Triage should also support decision-making on whether a request can be redirected, delayed, or managed through alternative routes, including self-service or automation.

Introduce self-service options

Many legal requests are routine and repetitive, including non-disclosure agreements (NDAs) and low risk procurement agreements. Allowing the business to manage and resolve these independently, within a controlled framework, can significantly ease the burden on the legal function.

By integrating self-service into the intake process, users can access templates or automated workflows based on the type of request. For example, if someone submits a low-risk contract request, they might be provisioned with a document completed using set inputs (leveraging document automation) or a pre-approved document template, rather than creating a new matter for legal.

This approach reduces the volume of legal requests and ensures that lawyers focus their time on where they add the most value.

Prioritise and allocate intentionally

During triage, requests must be allocated. But workload imbalances are common. Without a system to support visibility and fair distribution, some lawyers become overburdened while others are underutilised.

Legal teams benefit from tools that map requests to lawyers based on current workload, expertise or area of focus. Allocation decisions become more data-driven and less reactive. This also supports long-term team wellbeing and reduces the risk of bottlenecks forming around specific individuals.

Where internal capacity is stretched, routing some matters to external counsel can be built into the allocation logic, ensuring nothing gets stuck waiting for availability.

Maintain oversight and adapt

Even the best-designed workflow needs regular tuning. Legal demands fluctuate, business expectations shift, and team structures evolve. Ongoing oversight is essential.

Dashboards that display matter volume, status, and lawyer workload provide legal operations teams with the insight they need to manage intake dynamically. Where matters are routinely delayed or escalated, workflow inefficiencies or resource gaps may arise, requiring attention.

Reviewing intake data helps identify trends, such as departments generating frequent legal queries or common types of repeat work. This intelligence supports broader legal operations goals, including resourcing strategies, policy updates and training needs.

Keep communication clear

Once a legal request is submitted, many business users are left in the dark. This lack of visibility can lead to frustration, unnecessary follow-ups and erosion of trust.

An effective intake process includes regular status updates, clear contact points and feedback mechanisms. Requesters should be able to see where their matter sits, who is responsible and when they can expect a response. This transparency helps the legal team be seen as accessible and reliable, without increasing the administrative burden.

Connect intake to the bigger picture

Intake is most effective when it forms part of an integrated legal operations system. When connected to matter management, document automation, workflow tools and reporting dashboards, intake becomes the first step in a seamless end-to-end process.

Legal teams can design workflows that automate everyday tasks, flag risks, track performance, and allocate work in real-time.
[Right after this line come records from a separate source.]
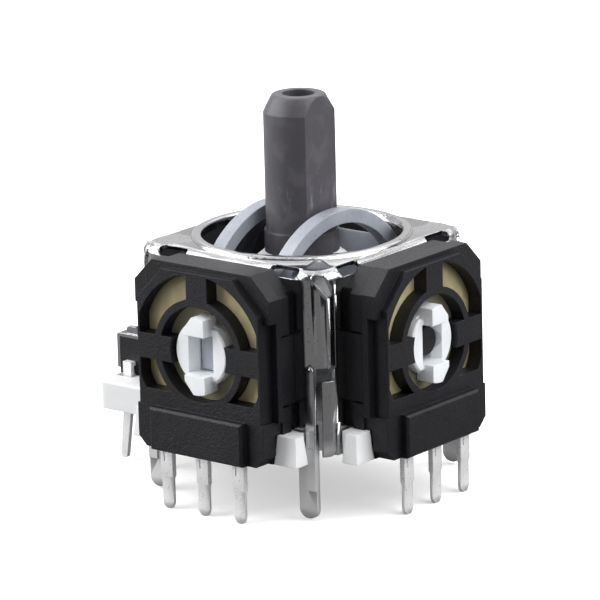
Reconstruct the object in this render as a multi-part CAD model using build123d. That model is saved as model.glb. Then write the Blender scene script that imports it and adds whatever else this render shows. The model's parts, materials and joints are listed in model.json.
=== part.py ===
from build123d import *
import math
import os

# Thumb-stick module with two potentiometers and a push switch.
# Frame: millimetres, +Z up, origin on the stick's axis in the plane of the circuit board that the base
# sits on. Potentiometer A faces -Y, potentiometer B faces +X, the switch is on the -X side.

# Overall
pivot_z = 5.65  # height of both tilt axes above the circuit board
pin_depth = 3.35  # potentiometer pins below the circuit board's face
press_travel = 0.31  # way of the switch plunger while the lower yoke rocks
running_gap = 0.05
seat_gap = 0.05  # between moulded pieces that are pressed together

# Frame: one stamped and folded sheet
frame_half = 6.5
sheet = 0.3
frame_corner_radius = 1.5
frame_bend_radius = 0.55
frame_above_pivot = 4.8
wall_bottom = 1.75
rim_margin = 1.0
rim_width = 0.55
rim_height = 0.2
rim_outer_round = 0.18
rim_inner_round = 0.12
notch_from_side = 1.65
notch_length = 1.95
notch_width = 0.7
notch_inset = 0.2
corner_strip = 1.03
slit_width = 0.25
eyelet_below_top = 0.5
eyelet_radius = 0.33
eyelet_drop = 0.85
eyelet_shift = 0.5
lip_width = 0.17
lip_height = 0.1
strip_below_pivot = 0.5
leg_below_pivot = 1.25
wall_end_angle = 30
leg_angle = 44
foot_length = 1.4
foot_gap = 0.08
skirt_bottom = 0.25
skirt_room = 0.1
tab_from_side = 1.25
tab_width = 1.2
tab_depth = 3.2
tab_tip_round = 0.54
rib_width = 0.6
rib_height = 0.1
rib_below_pivot = 0.35
slot_play = 0.1

# Base: one white moulding
base_thickness = 1.2
floor_z = 1.7
rim_lip = 0.45
rim_wall = 0.8
rest_height = 1.6
bar_half = 4.2
bar_end = 1.0
bar_back = 0.52
tab_room = 0.15
post_inner = 4.2
post_width = 1.5
post_depth = 1.0
post_past_case = 0.28
post_taper = 5.0
shelf_half = 4.85
shelf_margin = 0.1
shelf_corner = 0.45
shelf_edge = 0.15
cradle_width = 3.2
cradle_thickness = 0.5
cradle_inset = 0.25
pin_room = 0.15

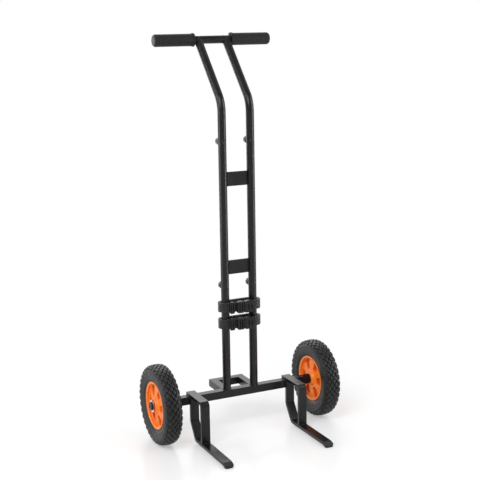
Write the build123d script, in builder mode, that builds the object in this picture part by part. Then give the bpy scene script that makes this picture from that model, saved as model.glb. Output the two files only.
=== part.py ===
import os
from math import cos, hypot, pi, radians, sin

from build123d import *

# A plant caddy: an upright two-wheeled hand truck for plant pots.
# +Z is up, the fork toes point to -Y, and the handle leans back to +Y.
# Left is -X and right is +X, as seen from in front.
# The origin is on the floor, under the middle of the caddy's box.
# Lengths are in millimetres, angles in degrees.

# Wheels
wheel_diameter = 216.0
wheel_width = 48.0
tyre_span = 519.0
tread_depth = 4.5
tread_groove = 1.9
tread_blocks_round = 36
tread_rows = 5
tread_edge_share = 0.25
crown_drop = 2.4
shoulder_angle = 52.0
shoulder_facet = 8.6
shoulder_relief = 2.2
shoulder_margin = 0.3
block_root = 1.5
sidewall_bulge_radius = 90.0
sidewall_ridge_step = 0.6
sidewall_dish_radius = 79.0
sidewall_dish_depth = 2.0
sidewall_foot_height = 4.5
bead_radius = 61.0
bead_width = 31.0
bead_clearance = 0.2

# Rims
rim_lip_thickness = 2.5
rim_lip_height = 3.0
rim_barrel_wall = 3.5
rim_web_thickness = 8.0
spoke_count = 6
spoke_angle = 31.0
spoke_face_at_hub = 14.0
spoke_face_at_barrel = 10.0
pocket_inner_radius = 27.0
pocket_outer_radius = 55.5
pocket_corner = 3.0
pocket_taper = 6.0
hub_radius = 18.5
hub_foot_radius = 22.0
hub_length = 43.0
hub_chamfer = 1.5

# Axles
axle_bolt_diameter = 12.0
axle_head_diameter = 22.5
axle_head_height = 5.4
axle_head_edge = 1.8
axle_socket_across = 8.0
axle_socket_depth = 3.4
axle_washer_diameter = 32.0
axle_washer_thickness = 1.6
bush_diameter = 18.0
bush_length = 12.0
bush_flange_diameter = 27.0
bush_flange_thickness = 1.5
running_clearance = 0.05
running_face_gap = 0.3
spacer_diameter = 28.0
insert_length = 34.0

# Cross beam and foot pedal
beam_side = 22.0
beam_wall = 1.5
beam_length = 384.0
beam_corner = 1.2
pedal_side = 20.0
pedal_wall = 1.0
pedal_width = 102.0
pedal_setback = 100.0

# Uprights, joined end on end by swaged spigots
tube_diameter = 22.0
tube_wall = 1.0
upright_spacing = 81.6
lower_seam_height = 384.0
upper_seam_height = 772.0
spigot_length = 46.0
spigot_clearance = 0.1
seam_bolt_rise = 24.0
bend_height = 898.0
bend_radius = 70.0
handle_height = 1057.0
handle_setback = 144.0

# Flat plates welded between the uprights
plate_height = 38.0
plate_thickness = 4.0
lower_plate_height = 459.0
upper_plate_height = 697.0

# Handle bar and grips
handle_bar_length = 330.0
grip_diameter = 33.0
grip_length = 113.0
grip_lip_diameter = 36.0
grip_lip_length = 4.0
grip_end_chamfer = 2.5
grip_cap_thickness = 2.5
grip_cap_diameter = 28.0
grip_plug_length = 16.0
grip_plug_clearance = 0.1

# Bolts and hand knobs at the seams
bolt_diameter = 8.0
bolt_hole_clearance = 0.2
bolt_head_diameter = 12.0
bolt_head_height = 2.2
knob_diameter = 19.0
knob_length = 14.0
knob_flutes = 8
knob_flute_diameter = 3.6
knob_flute_offset = 0.6
knob_edge = 0.9
knob_bore_depth = 10.0
knob_clearance = 0.1

# Forks, each of two flat bars
fork_spacing = 290.0
fork_bar_width = 24.0
fork_bar_thickness = 8.0
toe_reach = 240.0
toe_lift = 5.0
toe_tip_angle = 16.5
toe_tip_chamfer = 4.0
heel_distance = 46.0
heel_radius = 9.0
leg_knee_height = 53.0
leg_knee_radius = 14.0
front_leg_distance = 87.0
front_leg_seat = 0.5
hanger_bend_radius = 10.0
heel_hole_diameter = 6.0
heel_hole_distance = 62.0

# Webbing straps, put away wound round both uprights
strap_width = 25.0
strap_thickness = 1.5
strap_turns = 5
strap_turn_gap = 0.5
strap_clearance = 0.3
strap_samples = 1200
strap_heights = {"lower": 306.0, "upper": 352.0}

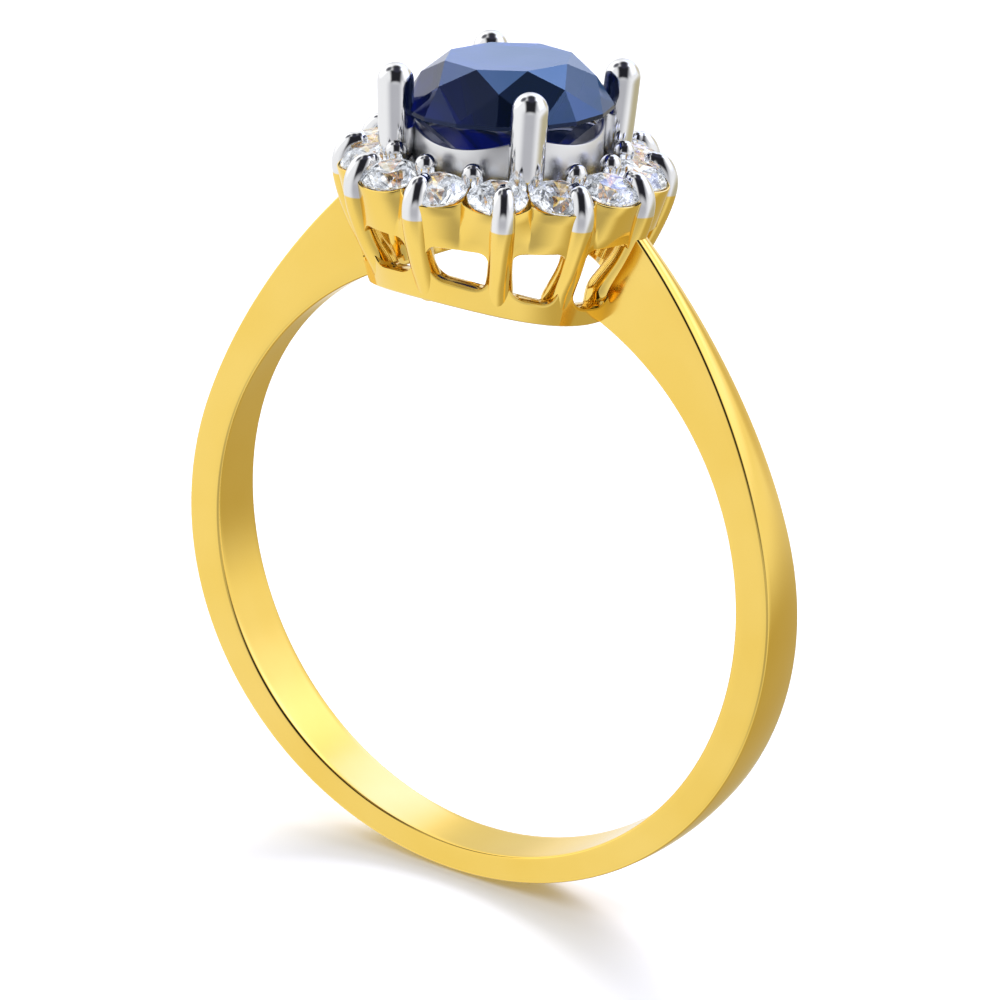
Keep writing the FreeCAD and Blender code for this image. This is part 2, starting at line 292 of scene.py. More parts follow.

With the right platform, updates to workflows can be made quickly to reflect changing priorities or team structures.

By integrating intake into the broader legal operations framework, teams gain not just efficiency but also control, foresight, and the ability to scale support without increasing headcount.

Conclusion

Managing legal intake well isn’t just about streamlining requests. It’s a foundation for how legal engages the business, prioritises its time and delivers value. With a centralised approach, smart triage and the right tools in place, legal teams can take command of their workload and meet rising expectations with confidence.